◆ Exercise prompt: Go through the lines below. Copy those with "that".

◆ Records excerpted from a collection:
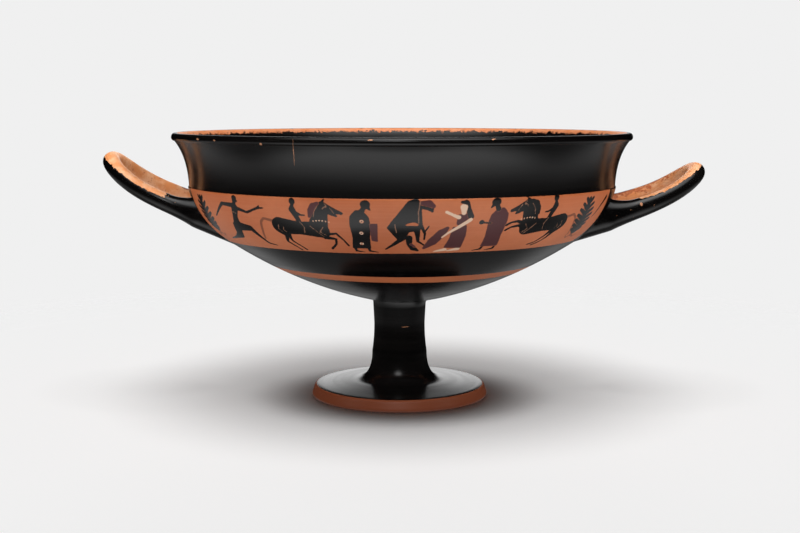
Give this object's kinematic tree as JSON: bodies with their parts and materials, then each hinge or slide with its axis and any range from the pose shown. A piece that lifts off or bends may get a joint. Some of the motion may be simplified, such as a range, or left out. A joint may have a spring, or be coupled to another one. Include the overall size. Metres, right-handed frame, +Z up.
{
  "type": "kylix cup",
  "caption": "Wide footed drinking cup with an offset lip, slender stem, disc foot and upturned loop handles, in black slip over orange clay with a painted band of figures.",
  "frame": {"origin": "on the bowl's axis, in the plane that the foot stands on", "axes": "+Z up out of the bowl; X through both handles; -Y is the painted front"},
  "size_m": [0.2905, 0.2204, 0.1291],
  "materials": {
    "slip_painted_clay": "glossy black slip over orange clay, worn at the rim and handles"
  },
  "bodies": {
    "root": {"kylix": "slip_painted_clay"}
  },
  "joints": []
}
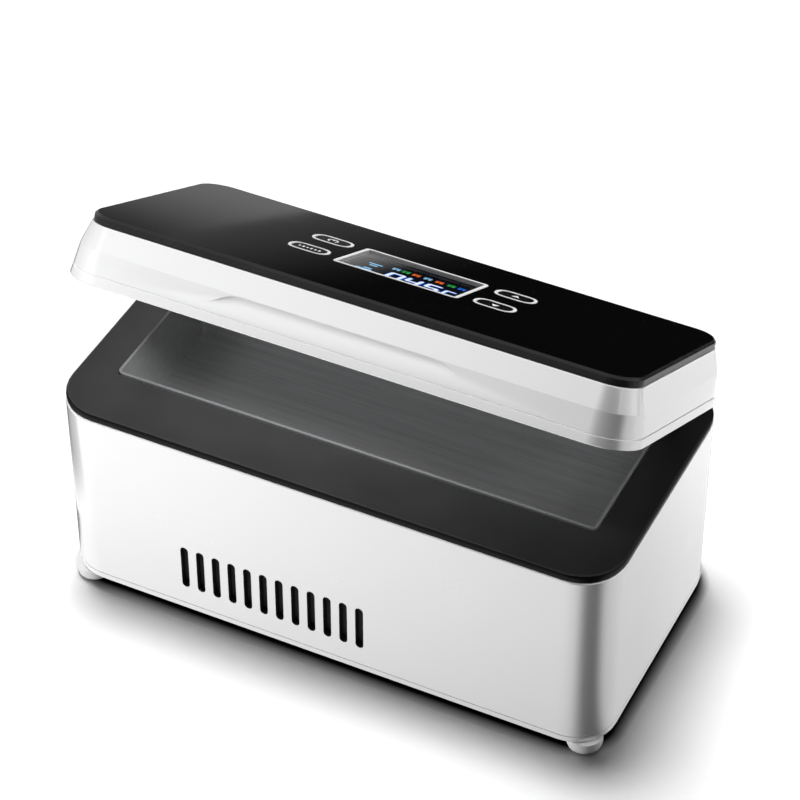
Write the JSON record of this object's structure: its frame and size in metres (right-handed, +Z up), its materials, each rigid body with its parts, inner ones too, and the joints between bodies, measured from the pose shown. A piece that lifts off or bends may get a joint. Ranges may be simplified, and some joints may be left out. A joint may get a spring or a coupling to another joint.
{
  "type": "insulin cooling case",
  "caption": "Portable cooling case for insulin pens: a white box with a black deck round an open cold chamber, under a hinged lid with a display and push keys.",
  "frame": {"origin": "on the floor under the middle of the bounding box, with the lid standing open as at rest", "axes": "+X to the right-hand end, +Y to the hinge side, +Z up"},
  "size_m": [0.212, 0.1106, 0.1528],
  "materials": {
    "white_plastic": "gloss",
    "black_plastic": "satin",
    "black_gloss": "polished",
    "smoked_lens": "polished",
    "display_face": "gloss",
    "white_inlay": "satin",
    "brushed_aluminium": "satin",
    "black_anodised": "satin",
    "bright_steel": "satin",
    "insulating_foam": "matte",
    "foot_rubber": "satin",
    "gasket_rubber": "matte",
    "white_ceramic": "matte",
    "circuit_board": "satin",
    "battery_sleeve": "gloss"
  },
  "bodies": {
    "base": {"lower_shell": "white_plastic", "bottom_cover": "white_plastic", "deck_plate": "black_plastic", "chamber_liner": "brushed_aluminium", "insulation_jacket": "insulating_foam", "temperature_sensor": "bright_steel", "cold_block": "brushed_aluminium", "peltier_module": "white_ceramic", "heat_sink": "black_anodised", "fan_frame": "black_plastic", "battery_pack": "battery_sleeve", "main_board": "circuit_board", "power_inlet": "black_plastic", "foot_front_left": "foot_rubber", "cover_screw_front_left": "bright_steel", "foot_front_right": "foot_rubber", "cover_screw_front_right": "bright_steel", "foot_back_left": "foot_rubber", "cover_screw_back_left": "bright_steel", "foot_back_right": "foot_rubber", "cover_screw_back_right": "bright_steel", "hinge_bracket_left": "black_plastic", "hinge_pin_left": "bright_steel", "base_magnet_left": "bright_steel", "hinge_bracket_right": "black_plastic", "hinge_pin_right": "bright_steel", "base_magnet_right": "bright_steel"},
    "lid": {"lid_shell": "white_plastic", "lid_plate": "white_plastic", "lid_gasket": "gasket_rubber", "lid_insulation": "insulating_foam", "top_panel": "black_gloss", "display_window": "smoked_lens", "lcd_module": "display_face", "control_board": "circuit_board", "display_frame": "white_inlay", "key_ring_front_left": "white_inlay", "key_ring_back_left": "white_inlay", "key_ring_front_right": "white_inlay", "key_ring_back_right": "white_inlay", "lid_magnet_left": "bright_steel", "lid_magnet_right": "bright_steel"},
    "fan_rotor": {"fan_rotor": "black_plastic"},
    "key_front_left": {"key_cap_front_left": "black_gloss"},
    "key_back_left": {"key_cap_back_left": "black_gloss"},
    "key_front_right": {"key_cap_front_right": "black_gloss"},
    "key_back_right": {"key_cap_back_right": "black_gloss"}
  },
  "joints": [
    {"name": "lid_hinge", "type": "hinge", "parent": "base", "child": "lid", "pos_m": [0, 0.04738, 0.0897], "axis": [-1, 0, 0], "range_deg": [-28.3, 66.7]},
    {"name": "fan_spin", "type": "hinge", "parent": "base", "child": "fan_rotor", "pos_m": [-0.02014, -0.00202, 0.0147], "axis": [0, 0, 1], "continuous": true},
    {"name": "key_front_left_press", "type": "slide", "parent": "lid", "child": "key_front_left", "axis": [0, -0.4741, -0.8805], "range_m": [0, 0.0005], "stiffness_N_per_m": 500, "springref_m": -0.0005},
    {"name": "key_back_left_press", "type": "slide", "parent": "lid", "child": "key_back_left", "axis": [0, -0.4741, -0.8805], "range_m": [0, 0.0005], "stiffness_N_per_m": 500, "springref_m": -0.0005},
    {"name": "key_front_right_press", "type": "slide", "parent": "lid", "child": "key_front_right", "axis": [0, -0.4741, -0.8805], "range_m": [0, 0.0005], "stiffness_N_per_m": 500, "springref_m": -0.0005},
    {"name": "key_back_right_press", "type": "slide", "parent": "lid", "child": "key_back_right", "axis": [0, -0.4741, -0.8805], "range_m": [0, 0.0005], "stiffness_N_per_m": 500, "springref_m": -0.0005}
  ]
}
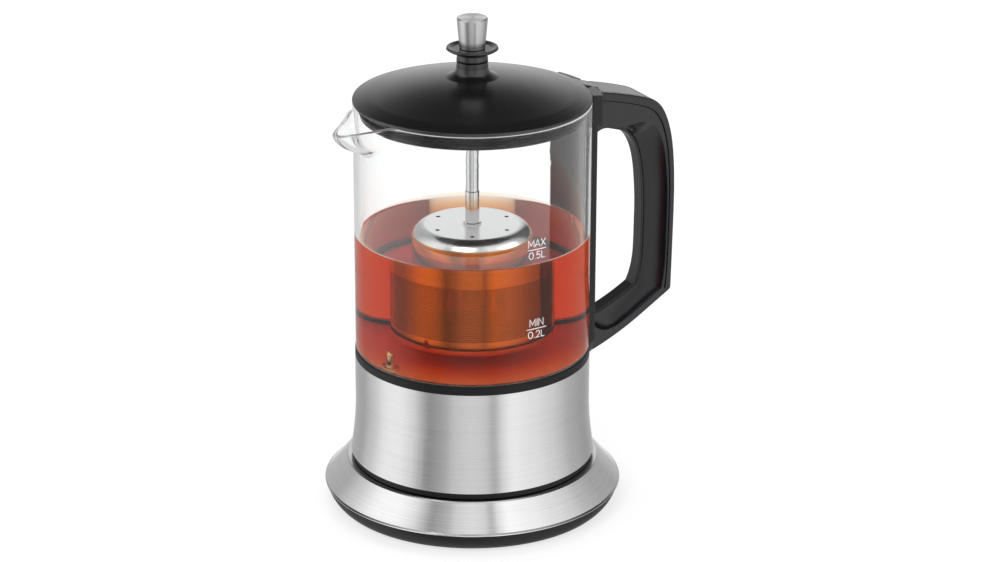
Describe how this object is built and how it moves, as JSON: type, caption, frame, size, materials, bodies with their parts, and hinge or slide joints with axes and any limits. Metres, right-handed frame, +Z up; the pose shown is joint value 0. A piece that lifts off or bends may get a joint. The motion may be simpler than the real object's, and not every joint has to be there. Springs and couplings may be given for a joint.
{
  "type": "automatic tea maker",
  "caption": "Glass tea jug with a heated steel foot on a round power base, a scooped side handle, and a domed lid whose pull-up rod carries a perforated tea basket.",
  "frame": {"origin": "on the jug's axis, on the table, in the plane of the foot ring's underside", "axes": "+Z up along the jug's axis and its rod, +X towards the handle, -X towards the pouring lip, +Y towards the cable outlet"},
  "size_m": [0.1671, 0.1356, 0.2283],
  "materials": {
    "foot_rubber": "soft matt rubber",
    "base_plastic": "fine satin moulding",
    "brushed_steel": "brushed round the axis",
    "screw_steel": "zinc plated",
    "socket_plastic": "heat-proof moulding",
    "contact_brass": "plain",
    "frame_plastic": "natural moulding",
    "polished_steel": "polished",
    "black_seal": "silicone",
    "spreader_aluminium": "plain",
    "board_green": "coated board",
    "jug_glass": "clear",
    "handle_plastic": "satin with a soft sheen",
    "pad_grey": "matt bonding pad",
    "grip_rubber": "soft matt",
    "button_plastic": "satin",
    "lid_plastic": "satin",
    "skirt_plastic": "smooth",
    "knob_steel": "turned",
    "basket_steel": "etched sieve",
    "print_white": "printed level marks",
    "tea": "clear amber liquid"
  },
  "bodies": {
    "base": {"foot_ring": "foot_rubber", "base_tray": "base_plastic", "base_trim": "brushed_steel", "base_deck": "base_plastic", "base_screws": "screw_steel", "socket_collar": "base_plastic", "base_socket": "socket_plastic", "socket_contacts": "contact_brass", "cable_bush": "foot_rubber"},
    "jug": {"jug_cap": "base_plastic", "jug_screws": "screw_steel", "steel_body": "brushed_steel", "inner_frame": "frame_plastic", "collar_ring": "base_plastic", "floor_plate": "polished_steel", "floor_seal": "black_seal", "heat_spreader": "spreader_aluminium", "heating_element": "spreader_aluminium", "control_unit": "frame_plastic", "plug_contacts": "contact_brass", "cutout_discs": "polished_steel", "control_board": "board_green", "temperature_probe": "polished_steel", "probe_nut": "contact_brass", "power_bezel": "polished_steel", "micro_switch": "frame_plastic", "glass_jug": "jug_glass", "handle_body": "handle_plastic", "handle_cover": "handle_plastic", "handle_pad": "pad_grey", "grip_liner": "grip_rubber", "handle_screws": "screw_steel", "button_spring": "polished_steel"},
    "lid_button": {"lid_button": "button_plastic"},
    "power_button": {"power_button": "handle_plastic"},
    "lid": {"lid_cover": "lid_plastic", "lid_skirt": "skirt_plastic", "lid_seal": "black_seal", "lid_bush": "frame_plastic", "lid_screws": "screw_steel"},
    "plunger": {"pull_collar": "lid_plastic", "knob": "knob_steel", "rod": "polished_steel", "rod_sleeve": "polished_steel", "rod_nut": "polished_steel", "basket_lid": "polished_steel"},
    "basket": {"basket": "basket_steel"}
  },
  "joints": [
    {"name": "jug_lift", "type": "slide", "parent": "base", "child": "jug", "axis": [0, 0, 1], "range_m": [0, 0.06]},
    {"name": "lid_lift", "type": "slide", "parent": "jug", "child": "lid", "axis": [0, 0, 1], "range_m": [0, 0.12]},
    {"name": "plunger_slide", "type": "slide", "parent": "lid", "child": "plunger", "axis": [0, 0, 1], "range_m": [0, 0.048]},
    {"name": "basket_twist", "type": "hinge", "parent": "plunger", "child": "basket", "pos_m": [0, 0, 0.121], "axis": [0, 0, 1], "range_deg": [-30, 0]},
    {"name": "lid_button_press", "type": "slide", "parent": "jug", "child": "lid_button", "axis": [0, 0, -1], "range_m": [0, 0.002], "stiffness_N_per_m": 500, "springref_m": -0.001, "deforming": ["button_spring"]},
    {"name": "power_button_press", "type": "slide", "parent": "jug", "child": "power_button", "axis": [-1, 0, 0], "range_m": [0, 0.0015], "stiffness_N_per_m": 500, "springref_m": -0.001}
  ]
}
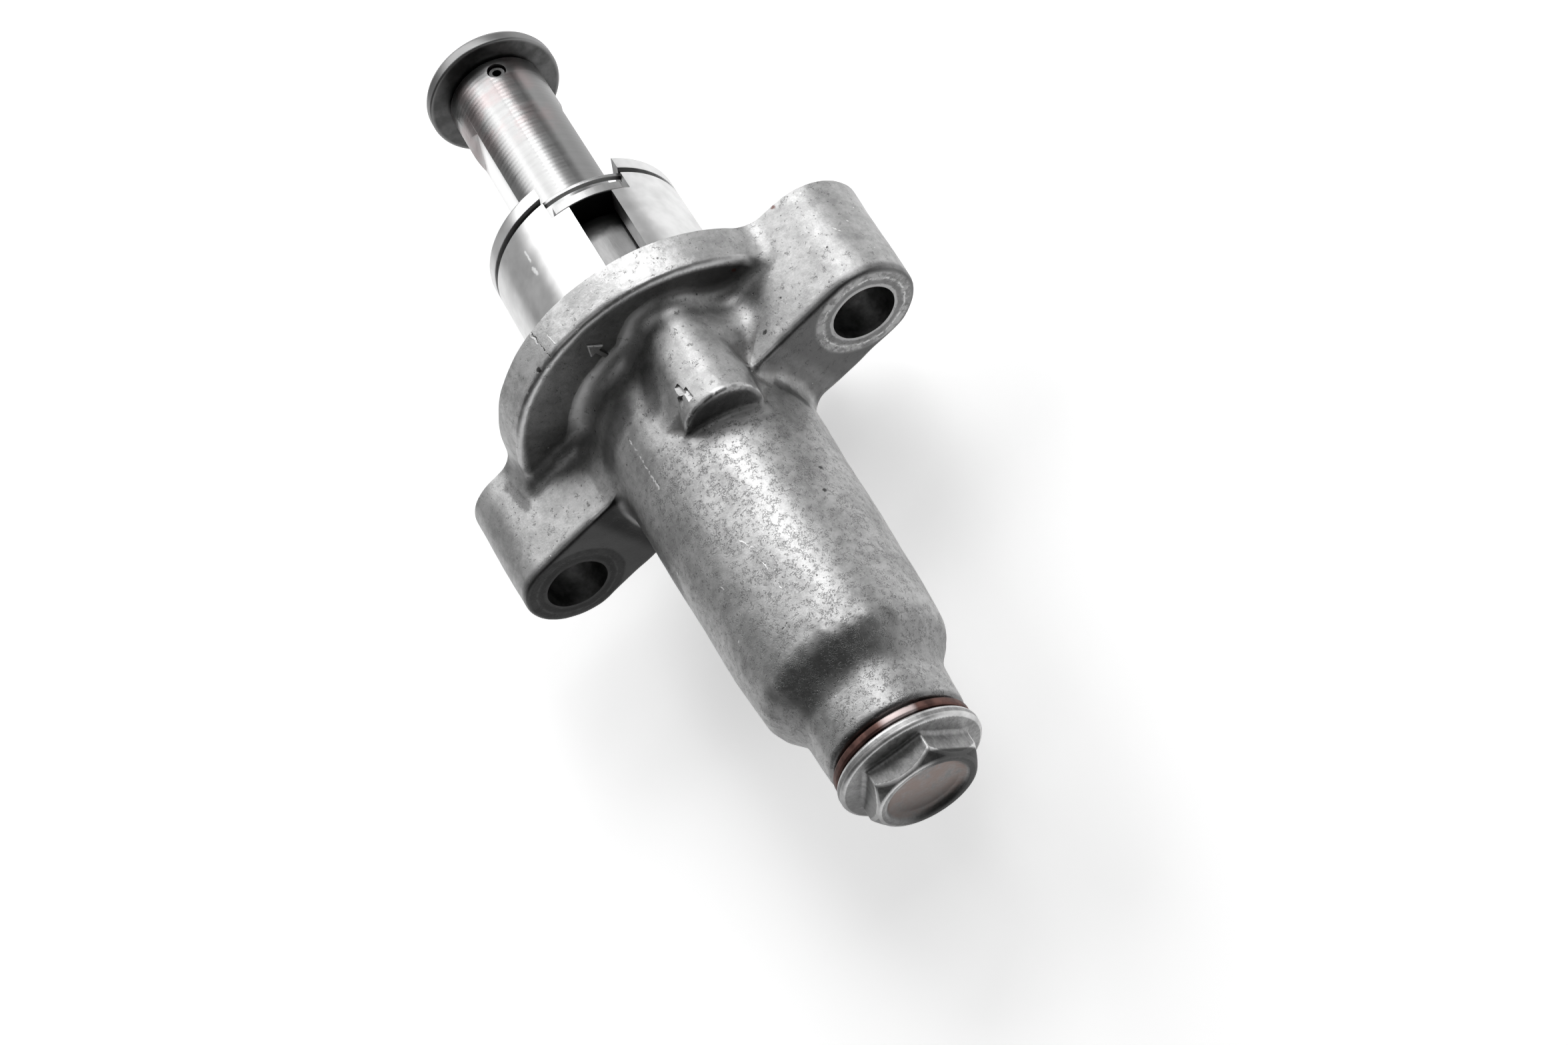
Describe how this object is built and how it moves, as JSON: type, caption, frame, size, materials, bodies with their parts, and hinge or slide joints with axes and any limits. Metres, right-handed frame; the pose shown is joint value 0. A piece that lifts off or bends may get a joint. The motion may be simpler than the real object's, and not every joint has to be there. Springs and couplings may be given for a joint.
{
  "type": "timing chain tensioner",
  "caption": "Screw-type timing chain tensioner: cast case with a two-ear flange, sprung screw spindle, flat-sided plunger with mushroom head, and flanged sealing bolt.",
  "frame": {"origin": "centre of the flange's mounting face, on the plunger's axis", "axes": "+Y along the plunger's axis into the engine, +X through the right-hand ear's bolt hole, +Z to the side that faces up"},
  "size_m": [0.0518, 0.1019, 0.0356],
  "materials": {
    "cast_aluminium": "die-cast, mottled, with machined spigot and seats",
    "plate_steel": "stamped, bright",
    "spring_steel": "oiled spring steel",
    "sleeve_steel": "turned, satin",
    "spindle_steel": "rolled thread, oiled",
    "ground_steel": "ground bright",
    "blackened_steel": "blackened, worn at the rim",
    "copper": "used copper, dull",
    "zinc_steel": "zinc plated, dulled"
  },
  "bodies": {
    "tensioner_case": {"case": "cast_aluminium", "guide_plate": "plate_steel", "snap_ring": "spring_steel", "spacer_sleeve": "sleeve_steel", "seat_plate": "plate_steel", "torsion_spring": "spring_steel", "seal_washer": "copper", "seal_bolt": "zinc_steel"},
    "plunger": {"plunger": "ground_steel", "plunger_head": "blackened_steel", "head_pin": "spring_steel"},
    "spindle": {"screw_spindle": "spindle_steel"}
  },
  "joints": [
    {"name": "plunger_slide", "type": "slide", "parent": "tensioner_case", "child": "plunger", "axis": [0, 1, 0], "range_m": [-0.0205, 0], "stiffness_N_per_m": 500, "springref_m": 0.02},
    {"name": "spindle_turn", "type": "hinge", "parent": "tensioner_case", "child": "spindle", "pos_m": [0, -0.0388, 0], "axis": [0, 1, 0], "range_deg": [-5, 1235], "deforming": ["torsion_spring"]}
  ],
  "couplings": [
    {"joint": "spindle_turn", "follows": "plunger_slide", "rad_per_m": -1047.2}
  ]
}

◆ Correct response:
Give this object's kinematic tree as JSON: bodies with their parts and materials, then each hinge or slide with its axis and any range from the pose shown. A piece that lifts off or bends may get a joint. Some of the motion may be simplified, such as a range, or left out. A joint may have a spring, or be coupled to another one. Include the overall size. Metres, right-handed frame, +Z up.
  "frame": {"origin": "on the bowl's axis, in the plane that the foot stands on", "axes": "+Z up out of the bowl; X through both handles; -Y is the painted front"},
Write the JSON record of this object's structure: its frame and size in metres (right-handed, +Z up), its materials, each rigid body with its parts, inner ones too, and the joints between bodies, measured from the pose shown. A piece that lifts off or bends may get a joint. Ranges may be simplified, and some joints may be left out. A joint may get a spring or a coupling to another joint.
Describe how this object is built and how it moves, as JSON: type, caption, frame, size, materials, bodies with their parts, and hinge or slide joints with axes and any limits. Metres, right-handed frame, +Z up; the pose shown is joint value 0. A piece that lifts off or bends may get a joint. The motion may be simpler than the real object's, and not every joint has to be there. Springs and couplings may be given for a joint.
Describe how this object is built and how it moves, as JSON: type, caption, frame, size, materials, bodies with their parts, and hinge or slide joints with axes and any limits. Metres, right-handed frame; the pose shown is joint value 0. A piece that lifts off or bends may get a joint. The motion may be simpler than the real object's, and not every joint has to be there. Springs and couplings may be given for a joint.
  "frame": {"origin": "centre of the flange's mounting face, on the plunger's axis", "axes": "+Y along the plunger's axis into the engine, +X through the right-hand ear's bolt hole, +Z to the side that faces up"},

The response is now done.